Quels sont ses enjeux de court terme et les prochaines étapes durant la période de mise en place de la réforme ? Cette réforme, sans être de la même ampleur que celle du RGPD, présente de nombreuses similitudes avec elle du fait qu’elle ne se limite pas à un projet légal. C’est une réforme qui va impliquer les acteurs légaux et conformité de l’entreprises mais aussi ses acteurs produit, informatique et marketing.

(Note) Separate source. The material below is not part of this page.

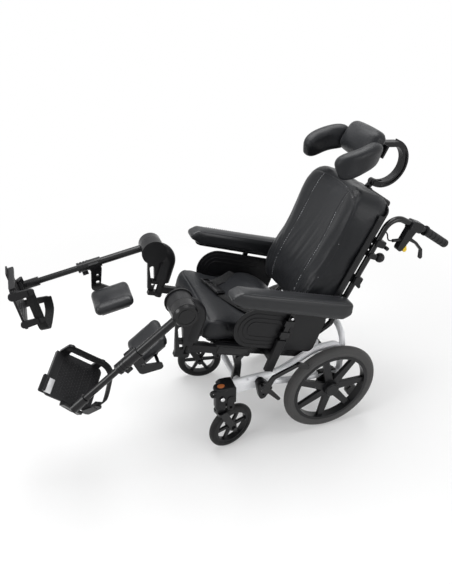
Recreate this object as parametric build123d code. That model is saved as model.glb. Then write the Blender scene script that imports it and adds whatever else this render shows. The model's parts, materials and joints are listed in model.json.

A notre sens il est d’ores et déjà nécessaire de mettre en place une cellule de veille ad hac et d’anticiper sur l’audit et la recherche de solutions qui permettront d’être en conformité avec cette réforme au 1er octobre 2023. A l’instar de ce qui a pu être constaté avec la mise en place du RGPD, les retardataires sur la réforme cyberscore perdront un argument commercial et marketing de poids au moment où cette réforme sera sous les feux de la rampe et où les divers acteurs économiques souhaiteront être sécurisés par leurs partenaires sur cet aspect.

(1) Loi n° 2022-309 du 3 mars 2022 pour la mise en place d'une certification de cybersécurité des plateformes numériques destinée au grand public (1) - Légifrance (legifrance.gouv.fr).

(2) Dans la crise actuelle, les acteurs publics doivent encourager les citoyens à opter pour les solutions numériques souveraines ! (journaldunet.com).

(3) Résumé de la séance du Sénat du 20 octobre 2021.

(4) L’article L. 111-7-3 du Code de la Consommation prévoit désormais qu’à compter du 1er octobre 2023 les plateformes les plus importantes devront afficher ce cyberscore.

(5) via la qualification PASSI.

(6) Cette loi prévoit qu'un arrêté précisera les critères pris en compte par l'audit de sécurité.

(7) Selon le texte de loi, "le résultat de l’audit est présenté au consommateur de façon lisible, claire et compréhensible et est accompagnée d’une présentation ou d’une expression complémentaire, au moyen d’un système d’information coloriel".

(8) Un décret est attendu pour préciser les seuils, le périmètre et la durée de validité du cyberscore.

(9) Rapport de l’Assemblée nationale du 18 novembre 2021.

(10) Résumé de la séance du Sénat du 20 octobre 2021.